### THE TASK
Each line from the beginning of the data below through the line containing "return np.stack([radius *" should be repeated exactly, please.

• • • • •

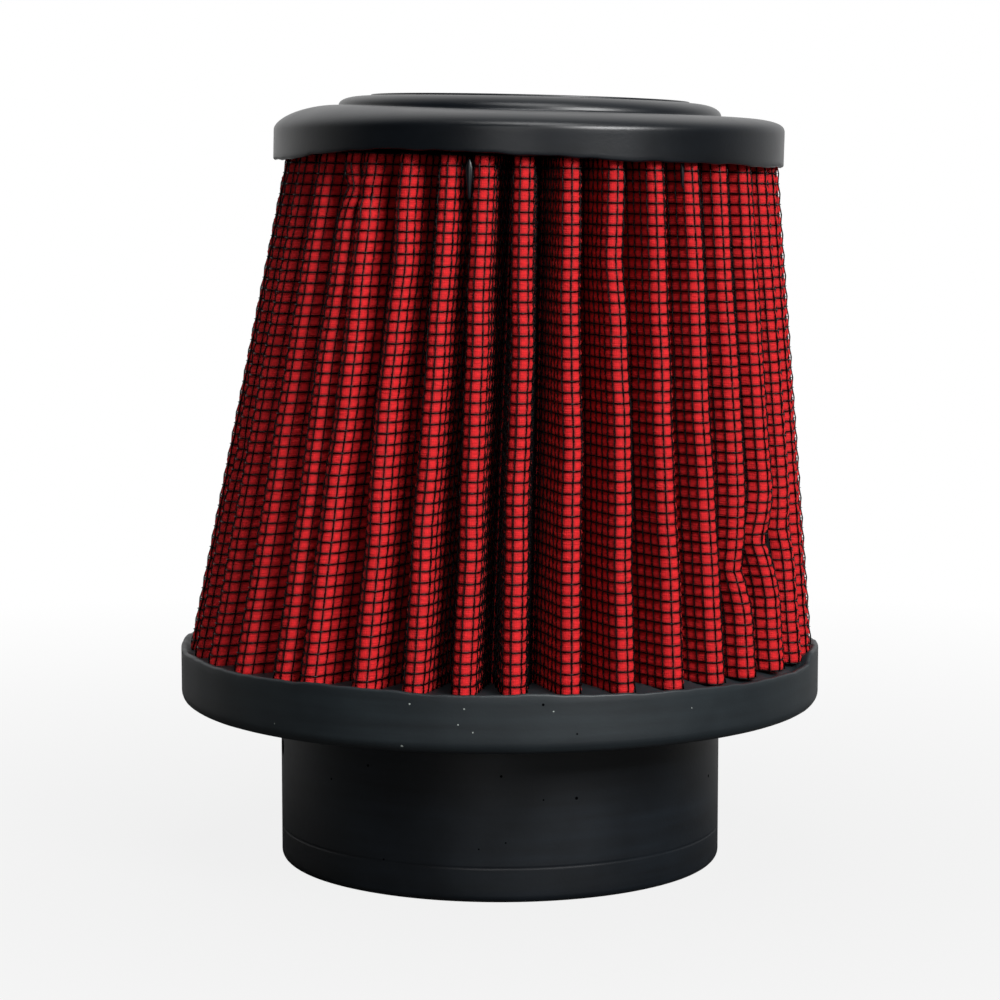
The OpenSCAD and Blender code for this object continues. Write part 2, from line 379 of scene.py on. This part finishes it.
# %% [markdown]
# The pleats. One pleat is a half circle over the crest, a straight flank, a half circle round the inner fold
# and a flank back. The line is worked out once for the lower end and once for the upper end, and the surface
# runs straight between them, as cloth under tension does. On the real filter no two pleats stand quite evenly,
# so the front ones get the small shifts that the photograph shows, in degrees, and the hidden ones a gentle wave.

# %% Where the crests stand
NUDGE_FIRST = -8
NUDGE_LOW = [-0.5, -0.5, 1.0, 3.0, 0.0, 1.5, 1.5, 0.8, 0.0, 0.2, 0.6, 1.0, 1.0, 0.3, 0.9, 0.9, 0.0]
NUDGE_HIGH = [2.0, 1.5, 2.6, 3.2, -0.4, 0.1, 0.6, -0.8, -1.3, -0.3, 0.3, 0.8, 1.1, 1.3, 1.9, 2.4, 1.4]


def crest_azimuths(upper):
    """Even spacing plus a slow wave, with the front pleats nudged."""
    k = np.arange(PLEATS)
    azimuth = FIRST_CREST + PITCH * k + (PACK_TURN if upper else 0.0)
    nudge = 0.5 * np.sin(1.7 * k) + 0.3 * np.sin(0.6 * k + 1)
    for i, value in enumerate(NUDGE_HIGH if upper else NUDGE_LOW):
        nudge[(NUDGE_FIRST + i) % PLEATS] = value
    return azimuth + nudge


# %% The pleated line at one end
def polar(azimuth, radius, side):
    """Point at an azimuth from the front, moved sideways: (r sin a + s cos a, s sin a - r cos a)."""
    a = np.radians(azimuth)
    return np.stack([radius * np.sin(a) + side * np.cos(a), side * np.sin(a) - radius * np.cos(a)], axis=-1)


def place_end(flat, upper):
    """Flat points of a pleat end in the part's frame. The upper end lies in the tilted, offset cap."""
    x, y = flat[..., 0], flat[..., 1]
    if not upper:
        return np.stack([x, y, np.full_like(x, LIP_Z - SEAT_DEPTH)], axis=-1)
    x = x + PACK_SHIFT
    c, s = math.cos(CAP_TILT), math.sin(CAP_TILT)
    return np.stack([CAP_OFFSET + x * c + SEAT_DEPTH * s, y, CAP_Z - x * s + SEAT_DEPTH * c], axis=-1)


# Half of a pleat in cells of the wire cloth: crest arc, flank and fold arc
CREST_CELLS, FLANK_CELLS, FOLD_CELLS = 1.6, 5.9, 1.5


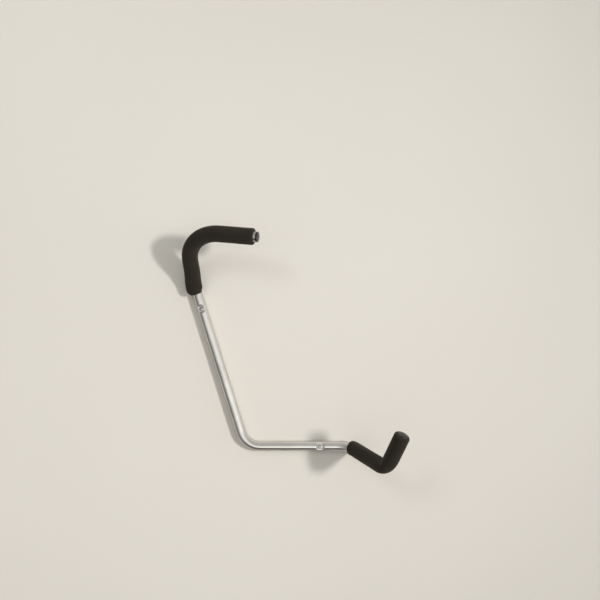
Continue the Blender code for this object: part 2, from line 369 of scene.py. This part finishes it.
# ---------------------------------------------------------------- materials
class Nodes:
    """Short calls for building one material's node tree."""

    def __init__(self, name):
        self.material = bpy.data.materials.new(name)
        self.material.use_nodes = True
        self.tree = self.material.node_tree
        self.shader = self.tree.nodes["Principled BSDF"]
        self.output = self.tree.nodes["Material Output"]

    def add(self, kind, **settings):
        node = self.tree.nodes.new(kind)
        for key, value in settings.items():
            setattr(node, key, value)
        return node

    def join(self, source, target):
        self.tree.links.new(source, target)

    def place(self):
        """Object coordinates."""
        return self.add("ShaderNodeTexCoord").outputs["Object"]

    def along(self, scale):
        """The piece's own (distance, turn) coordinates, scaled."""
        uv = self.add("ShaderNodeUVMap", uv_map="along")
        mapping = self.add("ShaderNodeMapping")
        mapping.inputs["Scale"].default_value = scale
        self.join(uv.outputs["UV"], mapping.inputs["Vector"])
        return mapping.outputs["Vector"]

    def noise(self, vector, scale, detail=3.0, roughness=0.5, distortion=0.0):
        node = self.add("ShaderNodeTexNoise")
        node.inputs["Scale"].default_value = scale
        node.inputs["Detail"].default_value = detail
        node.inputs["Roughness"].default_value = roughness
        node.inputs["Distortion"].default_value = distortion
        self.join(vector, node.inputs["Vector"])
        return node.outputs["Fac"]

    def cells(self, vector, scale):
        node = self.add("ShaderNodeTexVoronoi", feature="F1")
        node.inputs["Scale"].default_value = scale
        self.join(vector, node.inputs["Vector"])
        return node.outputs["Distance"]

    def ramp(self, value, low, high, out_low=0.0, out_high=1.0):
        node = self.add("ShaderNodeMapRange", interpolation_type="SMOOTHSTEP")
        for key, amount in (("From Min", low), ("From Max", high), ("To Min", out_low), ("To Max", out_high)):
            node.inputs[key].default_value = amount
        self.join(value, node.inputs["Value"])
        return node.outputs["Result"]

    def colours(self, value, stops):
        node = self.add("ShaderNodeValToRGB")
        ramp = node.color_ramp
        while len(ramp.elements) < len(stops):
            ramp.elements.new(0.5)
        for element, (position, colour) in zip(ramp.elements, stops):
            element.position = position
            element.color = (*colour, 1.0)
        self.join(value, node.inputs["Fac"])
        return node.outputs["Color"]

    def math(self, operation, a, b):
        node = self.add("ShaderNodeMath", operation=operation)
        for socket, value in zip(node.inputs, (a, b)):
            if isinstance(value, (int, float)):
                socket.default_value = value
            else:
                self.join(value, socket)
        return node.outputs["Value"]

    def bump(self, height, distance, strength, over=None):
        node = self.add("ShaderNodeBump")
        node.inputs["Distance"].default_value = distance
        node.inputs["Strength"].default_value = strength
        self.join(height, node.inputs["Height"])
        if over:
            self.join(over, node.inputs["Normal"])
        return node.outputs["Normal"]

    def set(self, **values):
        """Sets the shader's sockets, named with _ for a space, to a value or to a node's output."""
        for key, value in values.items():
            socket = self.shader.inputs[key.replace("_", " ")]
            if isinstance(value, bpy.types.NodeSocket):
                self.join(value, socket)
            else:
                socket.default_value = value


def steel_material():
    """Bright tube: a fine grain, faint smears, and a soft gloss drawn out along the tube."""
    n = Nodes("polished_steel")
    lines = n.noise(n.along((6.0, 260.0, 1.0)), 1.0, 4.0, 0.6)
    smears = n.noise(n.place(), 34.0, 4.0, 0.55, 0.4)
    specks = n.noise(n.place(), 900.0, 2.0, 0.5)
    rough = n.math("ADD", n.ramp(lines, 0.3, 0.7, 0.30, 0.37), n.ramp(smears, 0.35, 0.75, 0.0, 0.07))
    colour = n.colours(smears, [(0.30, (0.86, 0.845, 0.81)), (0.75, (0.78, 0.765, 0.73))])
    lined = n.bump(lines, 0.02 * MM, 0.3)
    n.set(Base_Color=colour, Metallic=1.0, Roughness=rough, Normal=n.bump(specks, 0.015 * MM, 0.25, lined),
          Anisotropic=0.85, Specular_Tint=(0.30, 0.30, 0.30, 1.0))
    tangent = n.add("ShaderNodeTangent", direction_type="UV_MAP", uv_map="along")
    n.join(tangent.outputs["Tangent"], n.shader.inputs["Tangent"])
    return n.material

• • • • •

### RESULT
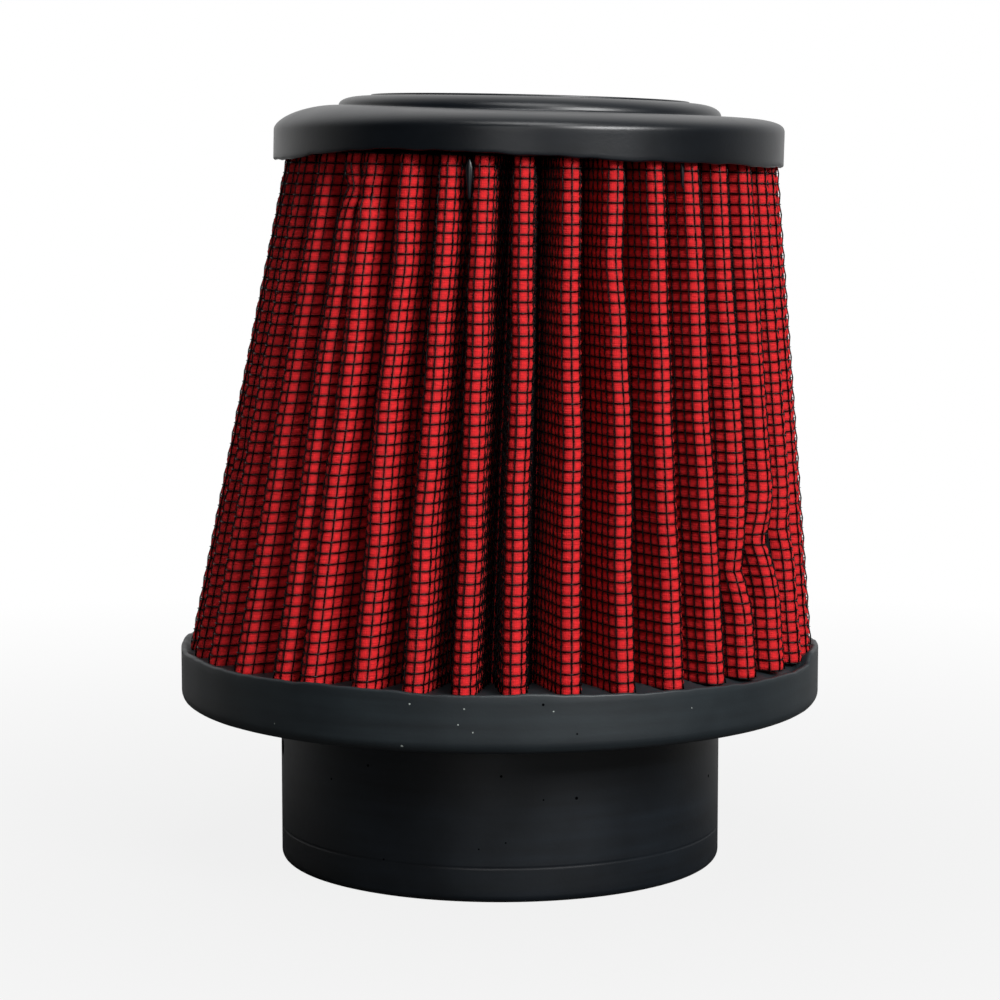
The OpenSCAD and Blender code for this object continues. Write part 2, from line 379 of scene.py on. This part finishes it.
# %% [markdown]
# The pleats. One pleat is a half circle over the crest, a straight flank, a half circle round the inner fold
# and a flank back. The line is worked out once for the lower end and once for the upper end, and the surface
# runs straight between them, as cloth under tension does. On the real filter no two pleats stand quite evenly,
# so the front ones get the small shifts that the photograph shows, in degrees, and the hidden ones a gentle wave.

# %% Where the crests stand
NUDGE_FIRST = -8
NUDGE_LOW = [-0.5, -0.5, 1.0, 3.0, 0.0, 1.5, 1.5, 0.8, 0.0, 0.2, 0.6, 1.0, 1.0, 0.3, 0.9, 0.9, 0.0]
NUDGE_HIGH = [2.0, 1.5, 2.6, 3.2, -0.4, 0.1, 0.6, -0.8, -1.3, -0.3, 0.3, 0.8, 1.1, 1.3, 1.9, 2.4, 1.4]


def crest_azimuths(upper):
    """Even spacing plus a slow wave, with the front pleats nudged."""
    k = np.arange(PLEATS)
    azimuth = FIRST_CREST + PITCH * k + (PACK_TURN if upper else 0.0)
    nudge = 0.5 * np.sin(1.7 * k) + 0.3 * np.sin(0.6 * k + 1)
    for i, value in enumerate(NUDGE_HIGH if upper else NUDGE_LOW):
        nudge[(NUDGE_FIRST + i) % PLEATS] = value
    return azimuth + nudge


# %% The pleated line at one end
def polar(azimuth, radius, side):
    """Point at an azimuth from the front, moved sideways: (r sin a + s cos a, s sin a - r cos a)."""
    a = np.radians(azimuth)
    return np.stack([radius * np.sin(a) + side * np.cos(a), side * np.sin(a) - radius * np.cos(a)], axis=-1)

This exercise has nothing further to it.